My Peruvian Family Makes Homemade Ceviche All the Time—Here's What You'll Find in Our Kitchen
My grandfather emigrated from Peru to the United States at just 24 years old. The life he created for himself in New Jersey would include five children who he would pass on not only his epic tales as an immigrant in America but also the cultural traditions of his homeland. These shared traditions included recipes for Peru's national dish, ceviche. Those recipes have since been passed down to me, and while I still think my grandfather's version tastes the best, I have learned to make authentic and delicious ceviche myself. If you're wondering which kitchen tools are key to make ceviche properly, I've rounded up everything in my kitchen I need when it's time to make the dish.
A Fillet Knife
The defining element of ceviche is citrus-marinated fish. While my grandfather usually opts to use sea bass or mahi mahi, any lean white fish works. But regardless of which fish you choose for ceviche, you're going to want a good knife that allows you to properly debone the fish. Our two go-to fillet knives are the Shun Classic Gokujo Fillet Knife and the Wüsthof Classic Fish Fillet Knife. While both are easy to maneuver and maintain a comfortable grip, I prefer the Shun Classic knife's wide blade and round handle, while my mother prefers the Wüsthof knife's flattened handle and narrow blade. Both get the job done with impressive precision and smoothness, and even after years of use neither has shown any signs of rusting.
A Lime Juicer
Once the fish is cut and diced, it's time to marinate it in lime juice. My grandpa has always advocated for squeezing fresh limes rather than buying bottled lime juice, so we keep two citrus juicers in our home—one manual and one electric. For making a small serving of ceviche for just ourselves, we use the manual Chef'n FreshForce Citrus Juicer. When prepping a larger serving for dinner guests, we love to spare ourselves the elbow grease and use the Smeg Citrus Juicer. It's a pricey option for citrus juicing, but we use it so often and it effortlessly produces plenty of juice for our cooking needs, so we've found it well worth the splurge.
A Non-Reactive Bowl
When combining the fish and lime juice, the acidity of the citrus can react with certain types of bowls and saturate your fish with a metallic taste. To avoid this, you'll want to use a non-reactive bowl — that means one made from stainless steel, glass, or ceramic. We've used Cuisinart Stainless Steel Mixing Bowls for years now, and they've become durable staples in our kitchen.

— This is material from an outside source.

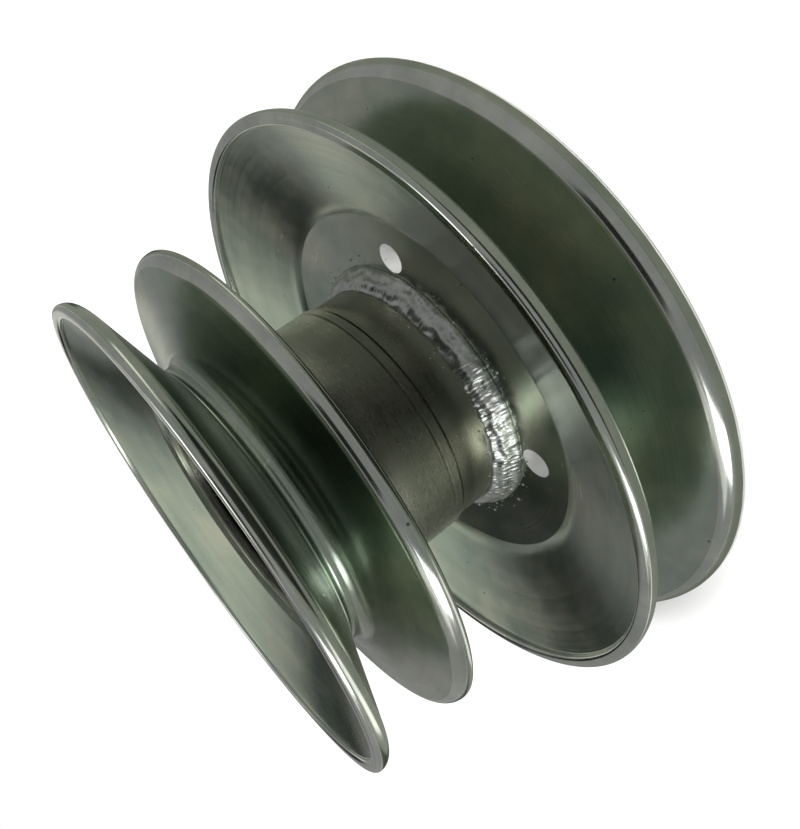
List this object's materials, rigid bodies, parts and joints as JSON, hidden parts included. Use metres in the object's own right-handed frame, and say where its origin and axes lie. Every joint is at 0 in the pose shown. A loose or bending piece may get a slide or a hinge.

We recently ordered these ceramic bowls from Target since we thought they would have great presentation value when we host dinners. They lived up to our aesthetic expectations, were easy to mix in, and didn't leave our ceviche with a weird flavor.
A Pepper Mill
Black pepper is another important ingredient for ceviche, and we always opt for grinding whole peppercorns in lieu of pre-ground pepper for a fresher taste with more depth. We use McCormick Whole-Black Pepper and grind it using the Peugeot Paris U Select Pepper Mill. The pepper mill has six different grind settings, ranging from ultra-fine to coarse and, after hundreds of uses, we still find that it provides an even grind at each setting with all types of peppercorns.
My grandfather says whenever he eats a good bowl of ceviche, he can close his eyes and feel like he's eating on a beach in Peru. The right tools have made all the difference in my family's ceviche-making process, and they can help you achieve the same authentic, transportive taste, too.